No team ever thinks that they'll succumb to the dreaded World Series hangover. They know the risks, they managed the offseason, everything is fine. Hell, the Cubs said they weren't experiencing a World Series hangover. They started 26-27 before hitting the gas and eventually winning the NL Central
You can't quantify a World Series hangover, but the Astros think they'll be just fine. In an interview with The Orlando Sentinel, several Astros players talked about a prospective slow start, and they addressed the possibility. According to pitcher Dallas Kuechel, however, it's a non-issue.

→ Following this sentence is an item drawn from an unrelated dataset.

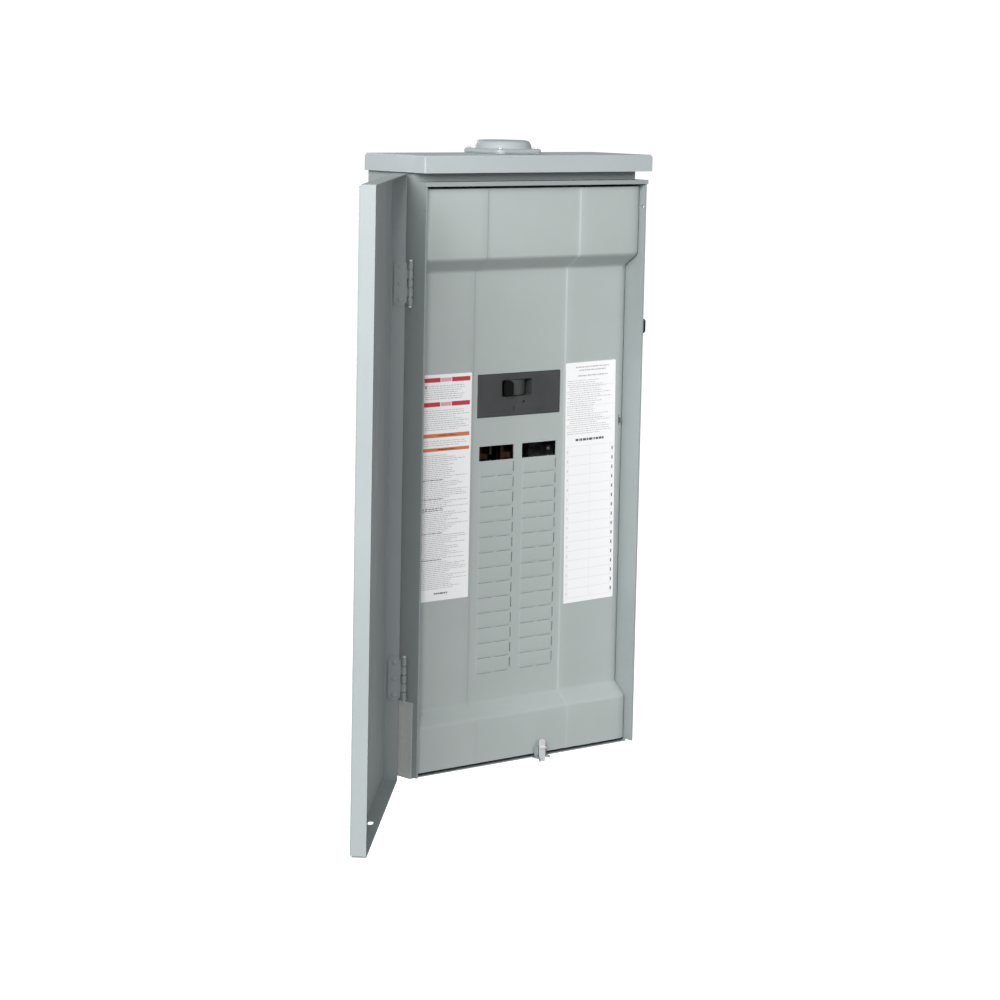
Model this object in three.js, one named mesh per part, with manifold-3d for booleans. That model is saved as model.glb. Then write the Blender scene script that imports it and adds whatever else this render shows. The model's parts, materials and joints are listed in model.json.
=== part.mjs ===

"We're not the Cubs," he said. "I firmly believe we have better players."
Ouch. Some other players, however, were a bit more nuanced in approaching their 2018 outlook.
"It certainly wasn't a normal winter," Charlie Morton told The Orlando Sentinel. "I have a greater appreciation for the teams that are in the postseason every year, because the guys on those teams — that's a lot of baseball. That's a lot of high-energy, high-pressure games. It's exhausting to watch it, let alone play it. I don't know if I would call [the next year] a hangover, but let's just say I understand the sentiment."
Morton understands the crux of the matter: Winning the World Series is exhausting. There's a parade with flowing alcohol, you're doing talk show appearances, random guest spots -- you're everywhere. Except for the diamond. The Cubs' hangover, by all accounts, should have lasted longer. Because that was a team winning arguably one of the most important World Series ever. They could have taken the next season off and still been talked about. But they started slow and bounced back, like good teams do.
Dallas Kuechel had better hope he's wrong, though. The Astros come into 2018 with a target on their back. They played more baseball than any team that wasn't the Dodgers last season, they're the team to beat this year, and they're not a fun little secret anymore. Every team wants to stop a champion from becoming a dynasty. The Cubs came back fine after a slow start last year. They won 92 games and made the NLCS. Even if a hangover is inevitable, how long it goes on for is up to the talent.
Parades are exhausting on a good day. But for the Astros, the parade is over. Now it's time to focus on 2018, and hope that they can do something no team has done since the 1998, 1999 and 2000 Yankees: Repeat as World Series champs.